**Given instruction**. The line containing "return [(x *" marks the end: quote every line from the start of the records below through it, word for word.
───── Provided records ─────
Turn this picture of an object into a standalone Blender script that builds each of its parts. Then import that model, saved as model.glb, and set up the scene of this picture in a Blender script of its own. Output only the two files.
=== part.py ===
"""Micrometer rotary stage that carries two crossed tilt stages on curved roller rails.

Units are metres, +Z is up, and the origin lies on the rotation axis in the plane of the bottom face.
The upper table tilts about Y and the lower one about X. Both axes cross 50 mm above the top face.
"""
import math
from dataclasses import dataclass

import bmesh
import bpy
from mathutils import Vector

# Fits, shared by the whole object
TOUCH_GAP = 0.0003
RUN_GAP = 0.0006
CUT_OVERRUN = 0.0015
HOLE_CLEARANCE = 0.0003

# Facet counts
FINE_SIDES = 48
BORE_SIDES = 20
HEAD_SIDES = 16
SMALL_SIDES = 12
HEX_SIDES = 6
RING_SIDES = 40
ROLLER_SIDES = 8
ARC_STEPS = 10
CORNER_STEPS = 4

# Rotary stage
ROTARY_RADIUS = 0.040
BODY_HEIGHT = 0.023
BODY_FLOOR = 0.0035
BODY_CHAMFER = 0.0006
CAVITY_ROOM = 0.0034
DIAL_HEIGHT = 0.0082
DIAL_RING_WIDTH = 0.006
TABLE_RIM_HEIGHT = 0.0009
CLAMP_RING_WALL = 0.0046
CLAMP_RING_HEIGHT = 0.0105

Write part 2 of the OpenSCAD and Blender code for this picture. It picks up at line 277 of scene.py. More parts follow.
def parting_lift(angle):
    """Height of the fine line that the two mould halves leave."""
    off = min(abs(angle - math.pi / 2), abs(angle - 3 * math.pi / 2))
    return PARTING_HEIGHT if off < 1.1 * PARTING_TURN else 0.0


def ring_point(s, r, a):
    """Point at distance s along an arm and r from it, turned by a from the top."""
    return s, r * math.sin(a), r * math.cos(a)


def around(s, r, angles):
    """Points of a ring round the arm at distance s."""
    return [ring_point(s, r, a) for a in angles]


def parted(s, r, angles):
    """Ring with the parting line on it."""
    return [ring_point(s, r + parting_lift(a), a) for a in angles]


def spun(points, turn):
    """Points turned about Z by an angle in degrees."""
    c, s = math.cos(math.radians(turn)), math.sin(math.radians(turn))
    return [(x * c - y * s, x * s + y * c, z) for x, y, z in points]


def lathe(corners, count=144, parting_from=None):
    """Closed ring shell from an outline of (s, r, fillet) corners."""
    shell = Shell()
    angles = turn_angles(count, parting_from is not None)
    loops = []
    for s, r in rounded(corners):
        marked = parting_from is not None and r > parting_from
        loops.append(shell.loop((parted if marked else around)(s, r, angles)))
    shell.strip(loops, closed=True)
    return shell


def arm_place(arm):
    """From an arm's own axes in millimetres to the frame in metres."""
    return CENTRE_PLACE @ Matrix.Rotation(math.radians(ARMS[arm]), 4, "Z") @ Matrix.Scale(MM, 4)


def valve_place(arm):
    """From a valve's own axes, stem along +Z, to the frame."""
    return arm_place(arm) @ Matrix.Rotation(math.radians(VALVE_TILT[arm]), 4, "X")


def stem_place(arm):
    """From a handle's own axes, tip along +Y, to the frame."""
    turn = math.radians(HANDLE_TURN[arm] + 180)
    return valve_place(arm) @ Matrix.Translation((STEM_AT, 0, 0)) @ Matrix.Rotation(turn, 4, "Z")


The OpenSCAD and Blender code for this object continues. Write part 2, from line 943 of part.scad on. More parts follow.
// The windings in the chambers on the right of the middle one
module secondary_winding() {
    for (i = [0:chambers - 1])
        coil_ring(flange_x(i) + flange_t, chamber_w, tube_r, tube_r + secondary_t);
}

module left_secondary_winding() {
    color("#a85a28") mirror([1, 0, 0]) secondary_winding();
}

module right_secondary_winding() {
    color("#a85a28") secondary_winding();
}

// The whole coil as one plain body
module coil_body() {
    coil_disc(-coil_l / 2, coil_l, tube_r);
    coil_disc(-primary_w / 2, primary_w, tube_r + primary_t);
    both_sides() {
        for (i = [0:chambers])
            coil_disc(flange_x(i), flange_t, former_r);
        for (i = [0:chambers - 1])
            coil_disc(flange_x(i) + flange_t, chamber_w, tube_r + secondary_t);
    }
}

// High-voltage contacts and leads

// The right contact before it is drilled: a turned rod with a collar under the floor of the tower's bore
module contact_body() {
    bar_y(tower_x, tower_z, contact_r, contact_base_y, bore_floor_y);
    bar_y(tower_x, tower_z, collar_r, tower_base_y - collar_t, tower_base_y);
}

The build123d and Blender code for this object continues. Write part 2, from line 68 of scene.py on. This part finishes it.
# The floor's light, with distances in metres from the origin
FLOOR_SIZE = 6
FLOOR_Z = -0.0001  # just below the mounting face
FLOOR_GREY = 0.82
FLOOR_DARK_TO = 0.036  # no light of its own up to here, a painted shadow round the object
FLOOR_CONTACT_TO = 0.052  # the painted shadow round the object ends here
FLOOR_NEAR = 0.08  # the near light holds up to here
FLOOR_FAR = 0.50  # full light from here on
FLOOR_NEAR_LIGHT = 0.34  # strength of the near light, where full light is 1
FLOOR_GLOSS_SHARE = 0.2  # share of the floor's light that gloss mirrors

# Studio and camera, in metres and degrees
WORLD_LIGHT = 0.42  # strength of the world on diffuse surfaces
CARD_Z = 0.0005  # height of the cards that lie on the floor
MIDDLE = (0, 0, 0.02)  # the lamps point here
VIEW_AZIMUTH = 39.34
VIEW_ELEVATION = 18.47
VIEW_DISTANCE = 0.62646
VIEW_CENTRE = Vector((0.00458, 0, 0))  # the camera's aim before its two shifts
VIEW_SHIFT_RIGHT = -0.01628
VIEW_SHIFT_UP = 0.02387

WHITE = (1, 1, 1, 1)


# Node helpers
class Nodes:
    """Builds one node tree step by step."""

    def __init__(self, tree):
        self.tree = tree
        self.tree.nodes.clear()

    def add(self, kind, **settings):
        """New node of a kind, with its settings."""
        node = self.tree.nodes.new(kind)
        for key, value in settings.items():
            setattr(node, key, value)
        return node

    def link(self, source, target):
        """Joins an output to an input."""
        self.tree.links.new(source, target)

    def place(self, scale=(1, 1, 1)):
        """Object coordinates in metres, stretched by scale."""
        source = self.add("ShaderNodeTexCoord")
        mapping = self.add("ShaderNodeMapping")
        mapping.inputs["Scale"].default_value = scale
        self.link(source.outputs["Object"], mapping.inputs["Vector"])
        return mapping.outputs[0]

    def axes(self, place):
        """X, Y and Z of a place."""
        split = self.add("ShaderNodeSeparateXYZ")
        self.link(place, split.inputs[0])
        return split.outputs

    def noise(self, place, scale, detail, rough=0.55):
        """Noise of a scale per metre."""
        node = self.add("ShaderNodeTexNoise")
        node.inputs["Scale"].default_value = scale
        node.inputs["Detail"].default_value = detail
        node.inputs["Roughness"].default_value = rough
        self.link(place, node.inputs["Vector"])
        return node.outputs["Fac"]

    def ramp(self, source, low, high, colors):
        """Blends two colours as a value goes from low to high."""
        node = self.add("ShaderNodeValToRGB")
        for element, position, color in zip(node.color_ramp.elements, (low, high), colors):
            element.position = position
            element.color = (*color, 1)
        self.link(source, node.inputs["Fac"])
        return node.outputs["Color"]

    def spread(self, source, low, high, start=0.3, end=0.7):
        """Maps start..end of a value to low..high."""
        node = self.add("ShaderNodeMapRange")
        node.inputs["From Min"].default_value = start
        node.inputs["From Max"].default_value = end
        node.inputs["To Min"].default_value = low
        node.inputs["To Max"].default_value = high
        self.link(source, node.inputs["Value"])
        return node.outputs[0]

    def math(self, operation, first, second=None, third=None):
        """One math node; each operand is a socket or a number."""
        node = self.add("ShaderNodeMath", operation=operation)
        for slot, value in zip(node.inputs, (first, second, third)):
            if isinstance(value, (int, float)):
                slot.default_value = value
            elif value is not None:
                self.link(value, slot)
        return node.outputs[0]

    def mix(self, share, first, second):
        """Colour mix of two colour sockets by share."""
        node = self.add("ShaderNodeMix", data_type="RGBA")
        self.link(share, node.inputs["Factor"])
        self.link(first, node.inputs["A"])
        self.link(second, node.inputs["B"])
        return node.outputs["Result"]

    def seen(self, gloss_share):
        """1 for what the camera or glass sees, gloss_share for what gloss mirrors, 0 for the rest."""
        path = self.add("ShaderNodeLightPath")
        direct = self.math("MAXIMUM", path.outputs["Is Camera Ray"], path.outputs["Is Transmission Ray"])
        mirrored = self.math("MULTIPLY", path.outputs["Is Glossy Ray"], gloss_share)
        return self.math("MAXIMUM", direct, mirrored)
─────
**Correct output**.
Turn this picture of an object into a standalone Blender script that builds each of its parts. Then import that model, saved as model.glb, and set up the scene of this picture in a Blender script of its own. Output only the two files.
=== part.py ===
"""Micrometer rotary stage that carries two crossed tilt stages on curved roller rails.

Units are metres, +Z is up, and the origin lies on the rotation axis in the plane of the bottom face.
The upper table tilts about Y and the lower one about X. Both axes cross 50 mm above the top face.
"""
import math
from dataclasses import dataclass

import bmesh
import bpy
from mathutils import Vector

# Fits, shared by the whole object
TOUCH_GAP = 0.0003
RUN_GAP = 0.0006
CUT_OVERRUN = 0.0015
HOLE_CLEARANCE = 0.0003

# Facet counts
FINE_SIDES = 48
BORE_SIDES = 20
HEAD_SIDES = 16
SMALL_SIDES = 12
HEX_SIDES = 6
RING_SIDES = 40
ROLLER_SIDES = 8
ARC_STEPS = 10
CORNER_STEPS = 4

# Rotary stage
ROTARY_RADIUS = 0.040
BODY_HEIGHT = 0.023
BODY_FLOOR = 0.0035
BODY_CHAMFER = 0.0006
CAVITY_ROOM = 0.0034
DIAL_HEIGHT = 0.0082
DIAL_RING_WIDTH = 0.006
TABLE_RIM_HEIGHT = 0.0009
CLAMP_RING_WALL = 0.0046
CLAMP_RING_HEIGHT = 0.0105

Write part 2 of the OpenSCAD and Blender code for this picture. It picks up at line 277 of scene.py. More parts follow.
def parting_lift(angle):
    """Height of the fine line that the two mould halves leave."""
    off = min(abs(angle - math.pi / 2), abs(angle - 3 * math.pi / 2))
    return PARTING_HEIGHT if off < 1.1 * PARTING_TURN else 0.0


def ring_point(s, r, a):
    """Point at distance s along an arm and r from it, turned by a from the top."""
    return s, r * math.sin(a), r * math.cos(a)


def around(s, r, angles):
    """Points of a ring round the arm at distance s."""
    return [ring_point(s, r, a) for a in angles]


def parted(s, r, angles):
    """Ring with the parting line on it."""
    return [ring_point(s, r + parting_lift(a), a) for a in angles]


def spun(points, turn):
    """Points turned about Z by an angle in degrees."""
    c, s = math.cos(math.radians(turn)), math.sin(math.radians(turn))
    return [(x * c - y * s, x * s + y * c, z) for x, y, z in points]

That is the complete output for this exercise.